Luckily, Zazi's plan to blow up bombs in the Manhattan subway around the time of the eighth anniversary of the 9/11 attacks was detected by U.S. intelligence agencies that were monitoring the email account of a known al Qaeda operative in Pakistan who was in touch with Zazi. Zazi and his two friends were arrested before they could carry out the plot.
It was Shukrijumah who oversaw this plot. After all, who better to oversee al Qaeda plots to attack the States than someone who had grown up in Brooklyn and Florida?

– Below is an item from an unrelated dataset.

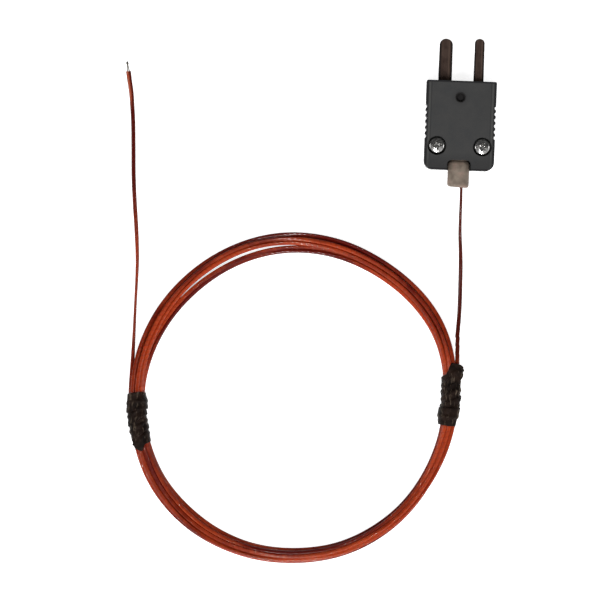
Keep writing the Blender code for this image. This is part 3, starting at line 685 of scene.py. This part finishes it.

A Pakistani army spokesman said on Twitter on Saturday that Shukrijumah was killed in South Waziristan along Pakistan's border with Afghanistan.
The fact that Shukrijumah is now dead makes the United States a little bit safer from al Qaeda's plotting. And the fact that Shukrijumah was killed in a Pakistani military operation is a sign that Pakistan continues to expand its operations against militants based on its border with Afghanistan in a meaningful way, which has long been a demand of the United States.
Finally, Shukrijumah's death is indicative of how al Qaeda's core organization that launched the 9/11 attacks continues to dwindle in size and capacity, because almost all of its leaders are now dead or captured.
The elimination of almost all of al Qaeda's leaders in Pakistan suggests that the once-global organization may become just another Pakistani-based jihadi group with limited or no ability to operate outside of South Asia.